The Blandings, having been consummate city people until ten minutes ago, expect Hackett to be a country bumpkin: quiet, simple, pure of heart. But he turns out (pulling up in a shiny Buick, blathering endlessly) to be something a good deal more troublesome — a cipher.
“The Hackett conversation, however, did not cohere; it was vacuous and shrewd, vague and incisive, by bewildering and unpredictable turns. Mr. Blandings almost immediately discovered that he did not know on what level the conversation should be pitched, nor even with what assumptions it should begin.”

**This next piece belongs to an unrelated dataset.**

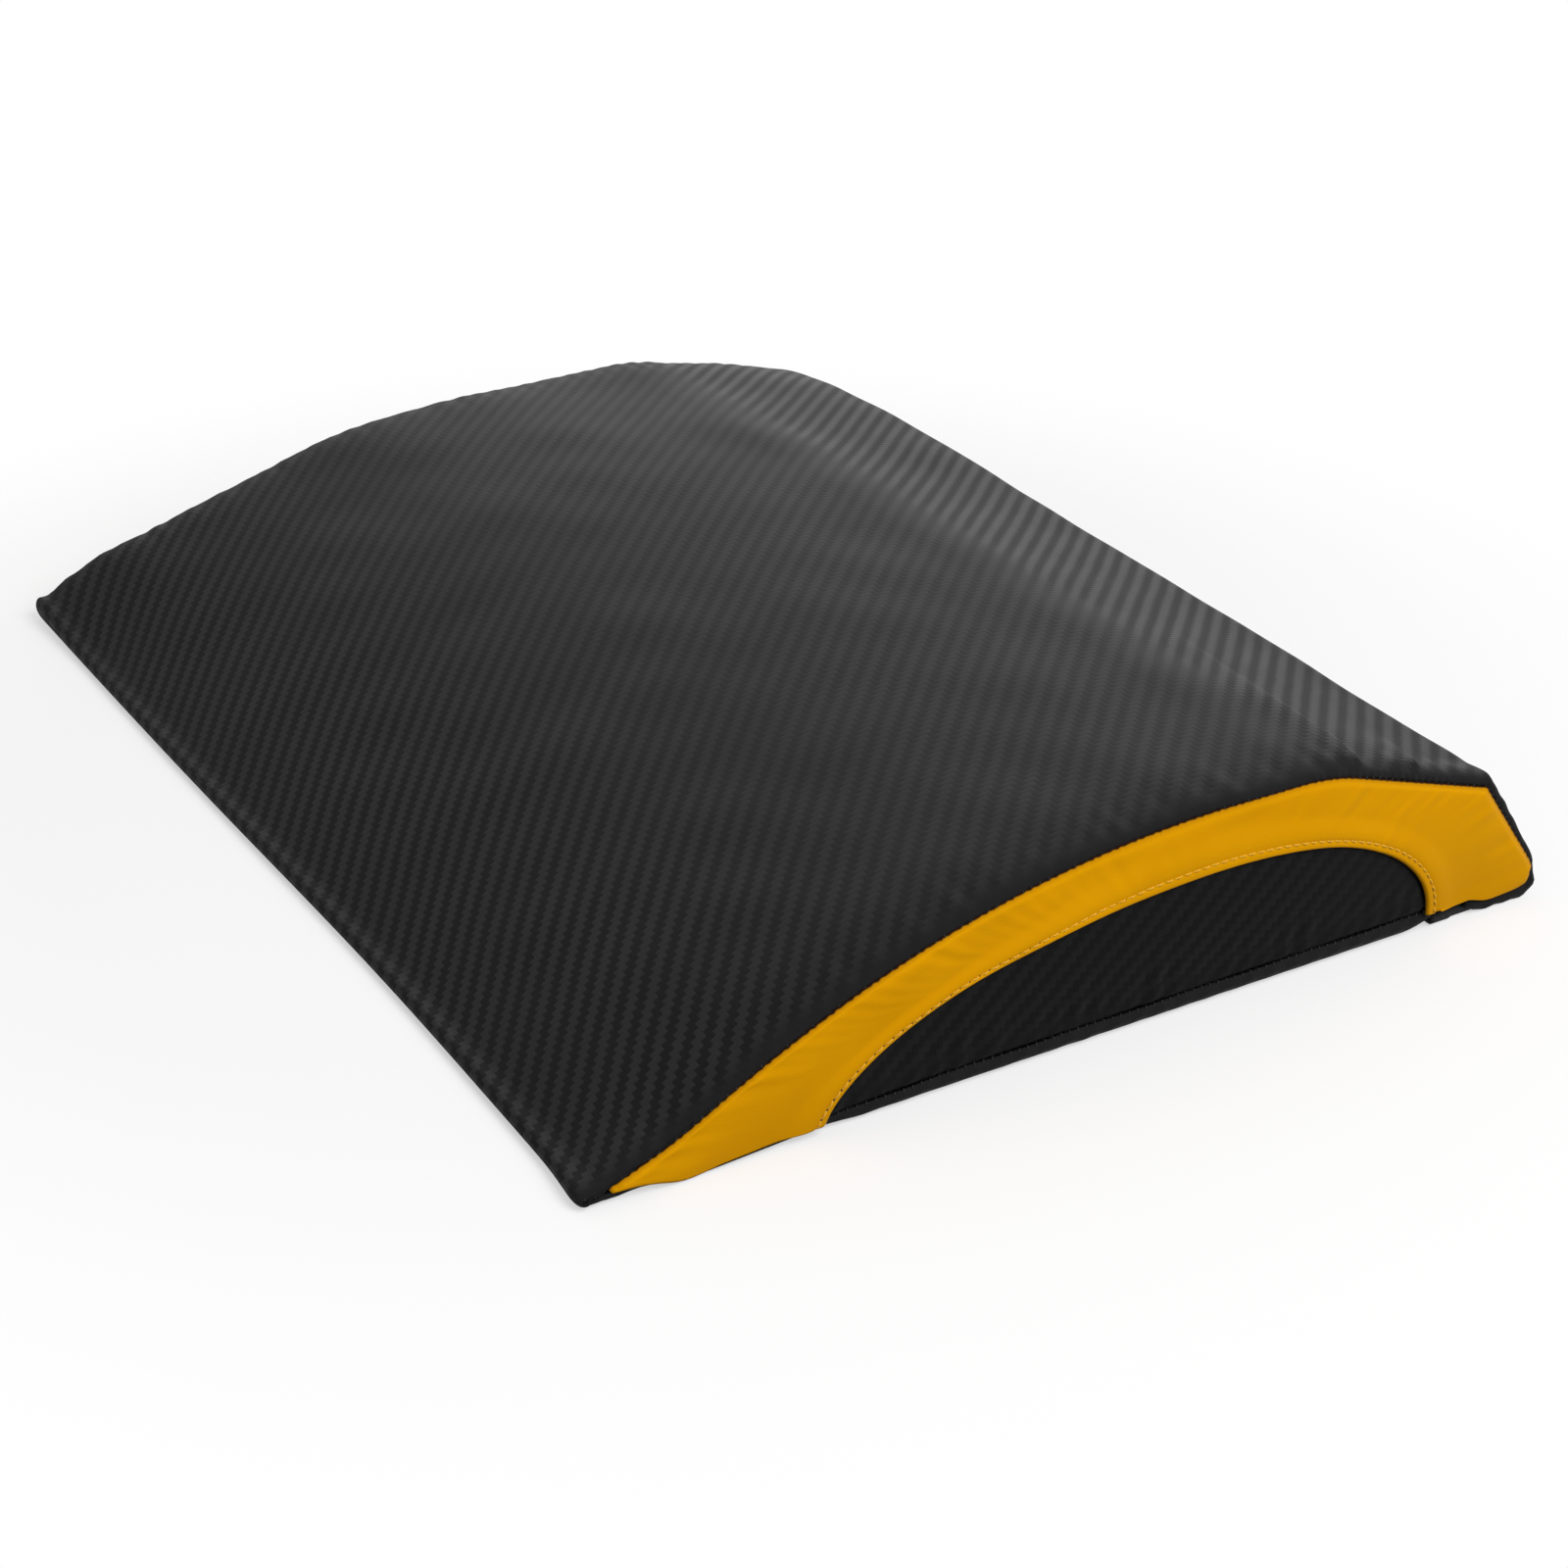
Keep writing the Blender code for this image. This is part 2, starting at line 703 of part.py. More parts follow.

Mr. Blandings and Eph Hackett circle each other warily for an hour (Mr. Blandings praises the trees; Hackett rants about FDR) and then Hodgins summarizes the state of play thus:
“It had successively but obscurely appeared that Mr. Hackett would not sell any of his property on Bald Mountain at any price; that he would sell part but not all, and only under incomprehensible circumstances; that he was open to any reasonable offer; and that he was unaware that any matter of sale was under discussion.”
This sentence — with its woven sequence of contradictory scenarios (each one studded with some small delight) — makes me think of those old-fashioned diagrams of dance steps, a series of shoe-shapes arrowing their way around a page.

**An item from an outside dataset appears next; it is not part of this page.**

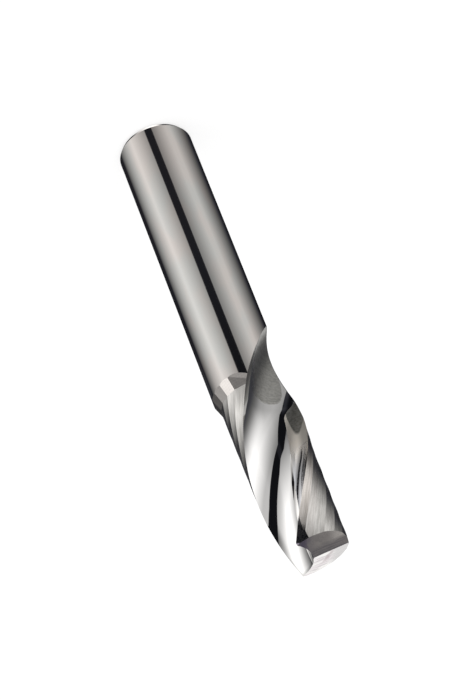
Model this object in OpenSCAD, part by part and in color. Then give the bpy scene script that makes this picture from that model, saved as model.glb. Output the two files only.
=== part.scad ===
// Single-flute end mill of solid carbide, ground from one round bar.
// The tool stands on its shank end: Z runs up to the tip, X passes through the cutting corner.

/* [Blank] */
// Diameter of the shank, which is also the cutting diameter
tool_d = 10; // [8:0.5:14]
// Length from the shank end to the cutting corner
overall_len = 72; // [66:1:90]
// Radial width of the chamfer round the shank end
chamfer_w = 0.3; // [0.1:0.05:0.6]
// Length of the chamfer along the shank
chamfer_len = 0.5; // [0.2:0.1:1.2]

/* [Helix] */
// Angle between the cutting edge and the axis
helix_angle = 24.5; // [20:0.5:30]

/* [Main flute] */
// Length of the flute from the tip to the end of its run-out
flute_len = 37.2; // [34:0.2:42]
// Radius of the flute's hollow, seen along the axis
flute_r = 5.35; // [4.8:0.05:6.2]
// Angle from the cutting edge forward to the middle of the flute at the tip
flute_lead_angle = 70.4; // [64:0.2:78]
// Degrees by which the flute closes in on the cutting edge, for each millimetre from the tip
flute_closing = 0.44; // [0.3:0.02:0.6]
// Degrees by which the run-out draws away from it again, for each millimetre that the wheel has lifted
runout_opening = 2; // [1:0.1:3]
// Distance from the axis to the flute floor at the tip
web_tip = 0.36; // [0.2:0.02:0.8]
// Angle at which the core grows towards the shank
core_taper = 0.8; // [0.3:0.1:2]
// Radius of the grinding wheel that leaves the run-out
flute_wheel_r = 22; // [16:1:34]

/* [Rake face] */
// Length of the rake grind from the tip to where its wheel lifts
rake_len = 22; // [18:0.5:23]
// Radius at the tip of the hook that is ground along the cutting edge
rake_r = 6.3; // [5.7:0.1:6.6]
// Shrinkage of that radius for each millimetre from the tip
rake_tightening = 0.09; // [0.05:0.01:0.1]
// Radial rake angle at the cutting edge
rake_angle = 18; // [14:0.5:20]
// Radius of the wheel that leaves the run-out of the rake face
rake_wheel_r = 10; // [8:0.5:14]

/* [Land] */
// Length of the relieved land from the tip to the shoulder
land_len = 28; // [24:0.5:31]
// Length of the shoulder ramps between shank and land
ramp_len = 1.85; // [1:0.05:3]
// Angular width of the primary relief behind the cutting edge
primary_w = 13; // [10:0.5:16]
// Drop of the land at the end of the primary relief
primary_drop = 0.18; // [0.1:0.01:0.24]
// Angular width of the secondary relief
secondary_w = 13; // [9:0.5:16]
// Drop of the land at the end of the secondary relief
secondary_drop = 0.34; // [0.25:0.01:0.42]
// Angular width of each back facet
facet_w = 17.6; // [14:0.2:20]
// Drop of the land where the last facet begins, next to the heel
back_drop = 0.67; // [0.45:0.01:0.9]
// Drop of that last facet where it would end, inside the flute
heel_drop = 0.25; // [0.15:0.01:0.35]

/* [End face] */
// Angle at which the end edge falls from the corner to the centre
dish_angle = 4; // [1:0.5:6]
// Relief angle behind the end cutting edge
end_relief = 11; // [7:0.5:14]
// Angle of the second end facet, beyond the centre
end_clearance = 17.2; // [14:0.2:24]
// Direction in which the second end facet falls, from the cutting edge
clearance_dir = -172.5; // [-182:0.5:-160]
// Leg of the small chamfer that protects the cutting corner
corner_chamfer = 0.3; // [0.1:0.05:0.5]
// Length of the flat ground behind the cutting corner
corner_flat_len = 3; // [2:0.1:5]
// Angle between that flat and the axis
corner_flat_angle = 6; // [4:0.2:8]
// Radius of the gash that carries the end edge to the centre
gash_r = 6.5; // [5:0.1:9]
// Angle between the gash and the end face
gash_angle = 50; // [40:1:60]
// Depth of the gash behind the radial line, halfway to the centre
gash_depth = 0.42; // [0.2:0.02:0.6]

/* [Hidden] */
carbide = [0.66, 0.65, 0.63];
tool_r = tool_d / 2;
lead = PI * tool_d / tan(helix_angle);
blank_facets = 120;
ring_step = 0.5;
clear = 0.5;
head_z = floor(overall_len - flute_len - clear);
head_len = overall_len - head_z;
shoulder_z = overall_len - land_len;
first_back_facet = primary_w + secondary_w;
back_facets = 11;
back_w = back_facets * facet_w;
last_facet = first_back_facet + back_w;
heel_end = last_facet + 36;
circum = 1 / cos(facet_w / 2);
edge_margin = 1;
open_points = 3;
open_r = 1.18 * tool_r;
open_from = 6;
open_to = 350 - heel_end;
flute_spread = 75;
flute_steps = 28;
rake_spread = 62;
rake_steps = 14;
rake_exit_lift = 0.8 * tool_r;
seam_drop = 0.1;
corner_flat_dir = -21;
gash_reach = 4;

// Polar angle of the cutting edge's helix at height z
function edge_angle(z) = (z - overall_len) * 360 / lead;

// Length over which a wheel of radius wheel_r lifts by the given height
function wheel_run(wheel_r, height) = sqrt(2 * wheel_r * height - height * height);

// How far a wheel of radius wheel_r has lifted off at height z, below its stop
function lift(z, stop_z, wheel_r) =
    z >= stop_z ? 0 : wheel_r - sqrt(wheel_r * wheel_r - pow(stop_z - z, 2));

// Heights of the rings of a sweep
function heights(low, high) =
    let (n = ceil((high - low) / ring_step))
    [for (i = [0 : n]) low + (high - low) * i / n];

// A hollow's outline at one height: an arc round a centre in direction dir, closed outside the blank.
// The arc runs from far_side to edge_side, two angles from its deepest point.
function hollow_ring(z, dir, centre_dist, r, far_side, edge_side, steps) = [
    for (i = [0 : steps])
        let (a = dir + 180 - far_side + (far_side + edge_side) * i / steps)
        [centre_dist * cos(dir) + r * cos(a), centre_dist * sin(dir) + r * sin(a), z],
    for (across = [-r * sin(edge_side), r * sin(far_side)])
        let (out = centre_dist + tool_r)
        [out * cos(dir) - across * sin(dir), out * sin(dir) + across * cos(dir), z]
];

// A solid through rings of equal point count, listed from the lowest to the highest
module sweep(rings) {
    n = len(rings[0]);
    last = len(rings) - 1;
    sides = [
        for (i = [0 : last - 1], j = [0 : n - 1])
            let (a = i * n + j, b = i * n + (j + 1) % n)
            each [[a, a + n, b + n], [a, b + n, b]]
    ];
    floor_face = [for (j = [0 : n - 1]) j];
    roof_face = [for (j = [n - 1 : -1 : 0]) last * n + j];
    polyhedron(concat([for (ring = rings) each ring]), concat([floor_face, roof_face], sides));
}

// Polar angle of the middle of the main flute at height z
function flute_angle(z, stop_z) =
    edge_angle(z) + flute_lead_angle - flute_closing * (overall_len - max(z, stop_z))
    + runout_opening * lift(z, stop_z, flute_wheel_r);

// Distance from the axis to the floor of the main flute at height z
function web(z) = web_tip + (overall_len - z) * tan(core_taper);

// Drop of the land below the cutting circle, at an angle behind the cutting edge
function land_drop(behind) =
    behind <= primary_w ? primary_drop * (behind + edge_margin) / (primary_w + edge_margin)
    : behind <= first_back_facet
        ? primary_drop + (secondary_drop - primary_drop) * (behind - primary_w) / secondary_w
    : behind <= last_facet
        ? secondary_drop + (back_drop - secondary_drop) * (behind - first_back_facet) / back_w
    : heel_drop;

// Angles behind the cutting edge at which one relief facet meets the next, from the heel round to the edge
function facet_corners() = concat(
    [heel_end],
    [for (i = [back_facets : -1 : 0]) first_back_facet + i * facet_w],
    [primary_w, -edge_margin]
);

// Outline of the relieved land at one height, open past the blank where the flute lies
function land_ring(z, turn, on_ramp) = concat(
    [for (i = [0 : open_points]) let (a = turn + open_from + i * (open_to - open_from) / open_points)
        [open_r * cos(a), open_r * sin(a), z]],
    [for (behind = facet_corners())
        let (a = turn - behind, r = !on_ramp ? tool_r - land_drop(behind)
            : behind == heel_end ? open_r : tool_r * circum)
        [r * cos(a), r * sin(a), z]]
);

// The facets ground behind the cutting edge, with the ramps that lead down to them
module land_envelope() {
    foot_z = shoulder_z + ramp_len;
    foot_turn = edge_angle(foot_z);
    sweep(concat(
        [land_ring(head_z - clear, foot_turn, true), land_ring(shoulder_z, foot_turn, true)],
        [for (z = heights(foot_z, overall_len + clear)) land_ring(z, edge_angle(z), false)]
    ));
}

// The main flute, whose floor rises out of the blank on the arc of the wheel
module main_flute() {
    end_z = overall_len - flute_len;
    stop_z = end_z + wheel_run(flute_wheel_r, tool_r - web(end_z));
    sweep([
        for (z = heights(end_z - clear, overall_len + clear))
            hollow_ring(z, flute_angle(z, stop_z),
                flute_r + web(z) + lift(z, stop_z, flute_wheel_r), flute_r,
                flute_spread, flute_spread, flute_steps)
    ]);
}

// Outline of the rake hook at one height, lifted off the cutting edge by a distance
function rake_ring(z, lifted) =
    let (
        r = rake_r - rake_tightening * (overall_len - z),
        centre = [tool_r - r * sin(rake_angle), r * cos(rake_angle)]
    )
    hollow_ring(z, edge_angle(z) + atan2(centre[1], centre[0]), norm(centre) + lifted, r,
        0, rake_spread, rake_steps);

// The hook along the cutting edge, a second and narrower grind
module rake_face() {
    stop_z = overall_len - rake_len;
    end_z = stop_z - wheel_run(rake_wheel_r, rake_exit_lift);
    sweep([
        for (z = heights(end_z, overall_len + clear))
            rake_ring(z, lift(z, stop_z, rake_wheel_r))
    ]);
}

// All that lies above a plane through the axis at height z, falling towards one direction
module above_plane(z, fall, dir) {
    translate([0, 0, z])
        rotate([0, fall, dir])
            translate([-tool_d, -tool_d, 0])
                cube([2 * tool_d, 2 * tool_d, tool_d]);
}

// The two facets of the end face: the relief of the end edge, and the clearance beyond the centre
module end_facets() {
    centre_z = overall_len - (tool_r - corner_chamfer) * tan(dish_angle);
    relief_fall = atan(norm([tan(end_relief), tan(dish_angle)]));
    relief_dir = -90 - atan2(tan(dish_angle), tan(end_relief));
    above_plane(centre_z, relief_fall, relief_dir);
    above_plane(centre_z - seam_drop, end_clearance, clearance_dir);
}

// The flat behind the cutting corner, leaning in towards the tip
module corner_flat() {
    start_z = overall_len - corner_flat_len;
    start_dist = tool_r * cos(corner_flat_dir - edge_angle(start_z));
    rotate([0, 0, corner_flat_dir])
        translate([start_dist, 0, start_z])
            rotate([0, -corner_flat_angle, 0])
                translate([0, -tool_d, -tool_d])
                    cube([tool_d, 2 * tool_d, 2 * tool_d]);
}

// The small chamfer across the cutting corner
module corner_bevel() {
    translate([tool_r - corner_chamfer, 0, overall_len])
        rotate([0, 45, 0])
            translate([-tool_d, -tool_d, 0])
                cube([2 * tool_d, 2 * tool_d, tool_d]);
}

// The gash that carries the end edge from the corner to the centre
module end_gash() {
    translate([tool_r / 2, -gash_depth, overall_len - tool_r / 2 * tan(dish_angle)])
        rotate([90 - gash_angle, 0, 0])
            translate([0, gash_r, 0])
                cylinder(r = gash_r, h = 2 * gash_reach, center = true, $fn = blank_facets);
}

// The ground head, from just below the run-out up to the tip
module fluted_head() {
    difference() {
        intersection() {
            translate([0, 0, head_z])
                cylinder(r = tool_r, h = head_len, $fn = blank_facets);
            land_envelope();
        }
        main_flute();
        rake_face();
        end_facets();
        corner_flat();
        corner_bevel();
        end_gash();
    }
}

// The plain shank with its chamfered end
module shank() {
    rotate_extrude($fn = blank_facets)
        polygon([
            [0, 0],
            [tool_r - chamfer_w, 0],
            [tool_r, chamfer_len],
            [tool_r, head_z],
            [0, head_z]
        ]);
}

// One piece: the shank, and the head brought to the exact length of the tool
module end_mill() {
    color(carbide) {
        shank();
        translate([0, 0, head_z])
            resize([0, 0, head_len])
                translate([0, 0, -head_z])
                    fluted_head();
    }
}

end_mill();
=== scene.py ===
import math

import bmesh
import bpy
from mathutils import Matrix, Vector


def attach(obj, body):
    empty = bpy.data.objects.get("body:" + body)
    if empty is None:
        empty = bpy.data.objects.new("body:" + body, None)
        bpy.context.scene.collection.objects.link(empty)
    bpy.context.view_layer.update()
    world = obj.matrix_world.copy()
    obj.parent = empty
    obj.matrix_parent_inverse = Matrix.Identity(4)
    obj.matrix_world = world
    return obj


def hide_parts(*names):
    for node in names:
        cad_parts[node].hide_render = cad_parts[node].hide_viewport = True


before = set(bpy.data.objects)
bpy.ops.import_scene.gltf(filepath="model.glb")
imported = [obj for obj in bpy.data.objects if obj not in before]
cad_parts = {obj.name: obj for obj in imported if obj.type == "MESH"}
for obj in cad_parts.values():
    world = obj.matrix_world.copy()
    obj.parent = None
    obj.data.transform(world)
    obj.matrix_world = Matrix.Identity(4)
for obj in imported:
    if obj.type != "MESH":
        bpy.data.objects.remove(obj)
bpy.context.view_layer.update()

MM = 0.001
DEGREES_PER_RADIAN = math.degrees(1)

# Sizes of the tool in millimetres and degrees, as in the part's source.
TOOL_R = 5.0
OVERALL_LEN = 72.0
CHAMFER_W = 0.3
CHAMFER_LEN = 0.5
HELIX_ANGLE = 24.5
FLUTE_LEN = 37.2
FLUTE_R = 5.35
FLUTE_LEAD_ANGLE = 70.4
FLUTE_CLOSING = 0.44
RUNOUT_OPENING = 2.0
WEB_TIP = 0.36
CORE_TAPER = 0.8
FLUTE_WHEEL_R = 22.0
RAKE_LEN = 22.0
RAKE_R = 6.3
RAKE_TIGHTENING = 0.09
RAKE_ANGLE = 18.0
RAKE_WHEEL_R = 10.0
LAND_LEN = 28.0
RAMP_LEN = 1.85
PRIMARY_W = 13.0
PRIMARY_DROP = 0.18
SECONDARY_W = 13.0
SECONDARY_DROP = 0.34
FACET_W = 17.6
BACK_DROP = 0.67
HEEL_DROP = 0.25
DISH_ANGLE = 4.0
END_RELIEF = 11.0
END_CLEARANCE = 17.2
CLEARANCE_DIR = -172.5
CORNER_CHAMFER = 0.3
CORNER_BEVEL_ANGLE = 45.0
CORNER_FLAT_LEN = 3.0
CORNER_FLAT_ANGLE = 6.0
CORNER_FLAT_DIR = -21.0
GASH_R = 6.5
GASH_ANGLE = 50.0
GASH_DEPTH = 0.42
GASH_REACH = 4.0
BACK_FACETS = 11
SEAM_DROP = 0.1

LEAD = 2 * math.pi * TOOL_R / math.tan(math.radians(HELIX_ANGLE))
SHOULDER_Z = OVERALL_LEN - LAND_LEN
FIRST_BACK = PRIMARY_W + SECONDARY_W
LAST_FACET = FIRST_BACK + BACK_FACETS * FACET_W
HEEL_W = 36.0
HEEL_END = LAST_FACET + HEEL_W

# How far the grinding tools reach past the blank.
CLEAR = 0.5
RAKE_EXIT_LIFT = 0.8 * TOOL_R
FLAT_SIZE = 4 * TOOL_R

# The relief begins a little ahead of the edge. Further ahead the land's outline lies open.
EDGE_MARGIN = 1.0
OPEN_R = 1.18 * TOOL_R
OPEN_FROM = 6.0
OPEN_TO = 350.0 - HEEL_END
OPEN_POINTS = 3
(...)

Hodgins begins with the extreme and therefore clear situation of Hackett’s outright refusal to sell. The word obscurely promises more, but Hodgins begins, wisely, by grounding us in the simple. Then he waltzes us into the more complicated possibility of Hackett selling part but not all of his land (that incomprehensible circumstances is deliciously compact). And then, as a respite from the semicolons and ambiguity, he grants us a clause of only seven words that are as soothing to read as they must, for Mr. Blandings, have been to believe: he was open to any reasonable offer.
But before we’ve fully caught our breath Hodgins carries us into the dance’s final move, which is: a trap-door opens and we dancers plummet to our doom. That Hackett could, after all that, be unaware that any matter of sale was under discussion at all — this makes me laugh, in a cackling-while-plummeting sort of way, every time I read it.

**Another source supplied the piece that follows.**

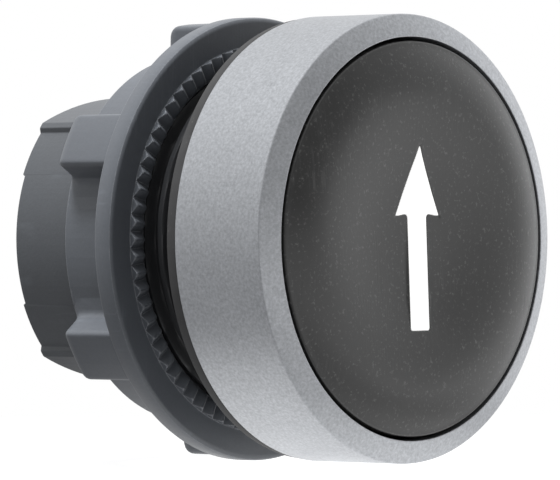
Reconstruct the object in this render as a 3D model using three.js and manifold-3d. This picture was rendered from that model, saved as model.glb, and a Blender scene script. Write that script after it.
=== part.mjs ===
// Flush, spring-return push-button head for a 22 mm panel hole, with an up arrow on its cap.
// Units are millimetres. +Z is up (the arrow's way), +X is right as seen from the front, and the
// head's axis is Y: the cap faces -Y and the neck points to +Y. The origin is on the axis, in the
// plane of the panel's front face, which is the rear face of the gasket.

import * as THREE from 'three';
import { mergeVertices } from 'three/addons/utils/BufferGeometryUtils.js';
import { ParametricGeometry } from 'three/addons/geometries/ParametricGeometry.js';
import Module from 'manifold-3d';

const wasm = await Module();
wasm.setup();

// ---------------------------------------------------------------- driving dimensions

const TURN_STEPS = 48;          // facets round the large turned parts
const SMALL_STEPS = 32;         // facets round the parts inside
const THREAD_STEPS = 24;        // facets in each turn of a thread
const SPRING_STEPS = 12;        // facets in each turn of the spring
const OVERLAP = 0.1;            // how far joined solids run into each other
const CLEAR = 1;                // how far cutting solids run past a face
const FIT_GAP = 0.05;           // all round, between pieces that are pressed or snapped together

// bezel ring, 29 mm across
const BEZEL_R = 14.5;
const BEZEL_LIP_R = 13.0;       // bore that the cap runs in
const BEZEL_REAR = -0.8;
const BEZEL_SHOULDER = -7.9;    // where the front cone starts
const BEZEL_FRONT = -8.53;      // inner end of the front cone
const BEZEL_EDGE = 0.12;        // bevel of its outer edges

// cap, with a dished face
const CAP_R = 12.75;
const CAP_FACE_RINGS = 12;
const CAP_EDGE_ROUND = 0.3;
const CAP_CENTRE = -8.7;        // height of the face at its centre
const CAP_CREST_R = 9.4;        // ring where the dish turns over
const CAP_CREST_RISE = 0.55;
const CAP_OUTER_FALL = 0.75;    // from the crest down to the cap's edge
const CAP_UNDERSIDE = -7.2;
const CAP_SKIRT_END = -6.5;
const CAP_SKIRT_R = 11.65;      // inside of the skirt

// arrow let into the cap
const ARROW_TIP_Z = 5.95;
const ARROW_FOOT_Z = -5.9;
const ARROW_HEAD_Z = 1.65;      // underside of the head
const ARROW_HEAD_HALF = 2.15;
const ARROW_BARB_DROP = 0.15;   // the head's corners hang this far below its underside
const ARROW_BARB_FLAT = 0.35;
const ARROW_SHAFT_HALF = 0.92;
const ARROW_FILLET = 0.4;       // where the head meets the shaft
const ARROW_FLOOR = -8.1;       // bottom of its pocket

// travel of the cap, its carrier and the pusher
const TRAVEL = 4.3;

// carrier under the cap
const CARRIER_DISC_R = 11.5;
const CARRIER_DISC_REAR = CAP_UNDERSIDE + 1.0;
const CARRIER_TUBE_R = 9.0;
const CARRIER_TUBE_WALL = 0.9;
const CARRIER_TUBE_END = -0.9;
const HUB_R = 3.9;
const HUB_BORE_R = 2.25;
const HUB_BORE_FRONT = 1.5;

// housing
const FLANGE_R = 13.7;
const FLANGE_FRONT = CARRIER_DISC_REAR + TRAVEL + 0.2;
const GUIDE_BORE_R = 9.2;
const SEAL_POCKET_R = 10.3;
const SEAL_POCKET_REAR = 0;
const LEDGE = 7.2;              // step in the bore that the guide insert rests on
const REAR_BORE_R = 8.8;
const NECK_PLAIN_R = 11.0;
const NECK_PLAIN_REAR = 0.4;
const THREAD_ROOT_R = 10.45;
const THREAD_CREST_R = 11.15;
const THREAD_PITCH = 1.5;
const THREAD_FRONT = 0.9;
const THREAD_REAR = 10.1;
const KEY_WIDTH = 3.0;
const KEY_TOP_Z = 12.0;
const KEY_REAR = 1.0;

// thread profile, as parts of the pitch, and how many turns it takes to fade out
const RIDGE_FOOT_HALF = 0.36;
const RIDGE_CREST_HALF = 0.12;
const RIDGE_FADE_TURNS = 0.35;

// rear of the housing, round at the sides with a shallow pad above and below
const REAR_BODY_R = 10.95;
const REAR_BODY_FRONT = 10.8;
const REAR_RIM = 16.8;
const PAD_ARC_R = 20;
const PAD_PEAK_Z = 9.5;
const PAD_CORNER_X = 8.2;
const PAD_EAR_X = 8.45;
const PAD_EAR_Z = 7.4;
const PAD_FOOT_Z = 7.05;
const RIM_NOTCH_DEPTH = 0.2;
const RIM_NOTCH_HALF_Z = 4.2;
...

It’s amazingly rare, in literature, to see reflected the actual absurdity and inscrutability of so much human communication. Out of embarrassment, or anxiety about boring the reader, the authorial impulse is to clean things up, to impart at least a basic linearity to most conversations. Characters meet, words are exchanged, and here is the deliverable. But so often, in real life, what’s delivered at the end of a conversation is a puff of vapor, a headache-inducing fog. Hodgins has the confidence, and the elegance, to bring this diaphanous truth to the page.
He isn’t Herman Melville, and he doesn’t aspire to be; his gaze is as unapologetically narrow as a Zillow listing. But his novel articulates one aspect of the human experience more truly and more shrewdly than anyone else has ever managed it. His championship belt is minor — tarnished, fading, stamped with obscure logos — but it is richly deserved.
I have not read the book, but the film, starring Cary Grant and Myrna Loy, is a gem that we often quoted from when we were involved in remodeling projects. The book sounds wonderful as well!
Is Wuthering Heights a real estate novel?